Sekadar berkumpulnya manusia dengan manusia lainnya tidak dapat membentuk sebuah msyarakat. Mereka hanya akan menjadi perkumpulan belaka. Jika di antara mereka telah terjadi interaksi untuk mendapatkan kemaslahatan dan menolak berbagai mafsadat, interaksi inilah yang menjadikan mereka sebuah masyarakat.
Namun, tidak akan menjadi sebuah masyarakat yang satu kecuali dengan satunya pandangan mereka terhadap interaksi tersebut. Hal ini hanya akan terjadi bila pemikiran mereka, perasaan mereka dan sistem mereka satu ikatan.
Di dalam kitab Syirah Nabawiyah karya Ibunu Hisyam halaman 147, disebutkan bahwa untuk mencapai tujuan tersebut, Nabi saw. membuat satu surat perjanjian antara kaum Anshar dan Muhajirin. Di dalam surat itu Nabi saw. mengawali surat perjanjian itu sebagai berikut:
“Dengan menyebut nama Allah yang Maha Pengasih lagi Maha Penyayang. Ini adalah surat (perjanjian) dari Muhammad, sang Nabi saw., antara orang-orang Mukmin Muslim dari Quaraisy dan Yatsrib (Madinah) dan orang-orang yang mengikuti mereka sehingga menyusul mereka dan berperang bersama mereka, bahwa: Mereka adalah umat yang satu, (sedangkan) orang-orang yang lain tidak masuk ke dalam bagian mereka”.
Dari penjelasan di atas, tampak bahwa Nabi saw. tidak pernah membuat ikatan di antara masyarakat Islam kecuali dengan ikatan Islam, yaitu ikatan ‘aqidah ‘aqliyyah (akidah yang berlandaskan pada proses berpikir rasional) yang akhirnya melahirkan sistem.

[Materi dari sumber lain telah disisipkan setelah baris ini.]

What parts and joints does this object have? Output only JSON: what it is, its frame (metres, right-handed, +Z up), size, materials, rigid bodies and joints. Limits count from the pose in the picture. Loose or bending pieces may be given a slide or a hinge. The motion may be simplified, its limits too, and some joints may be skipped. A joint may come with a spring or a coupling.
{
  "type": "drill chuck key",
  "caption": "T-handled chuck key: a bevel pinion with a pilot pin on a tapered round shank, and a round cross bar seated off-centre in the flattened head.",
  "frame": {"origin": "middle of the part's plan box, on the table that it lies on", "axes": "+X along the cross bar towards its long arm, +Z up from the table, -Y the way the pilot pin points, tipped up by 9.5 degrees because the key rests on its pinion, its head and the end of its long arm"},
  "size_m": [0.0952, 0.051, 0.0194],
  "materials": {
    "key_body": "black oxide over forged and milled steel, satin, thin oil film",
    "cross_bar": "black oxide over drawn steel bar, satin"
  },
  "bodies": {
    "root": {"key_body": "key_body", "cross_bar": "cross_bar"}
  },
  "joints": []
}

Nabi Muhammad SAW merupakan tauladan yang mesti kita ikuti semua gerak dan langkahnya. Tidak hanya meneladani secara kepribadiannya saja namun juga meneladaninya sebagi sosok negarawan pembangunan peradaban masyarakat gemilang. Maka kemakmuran dan kesejahteraan bagi masyarakat menjadi sebuah keniscayaan, disertai masyarakat yang bermoral dan beretika yang luhur.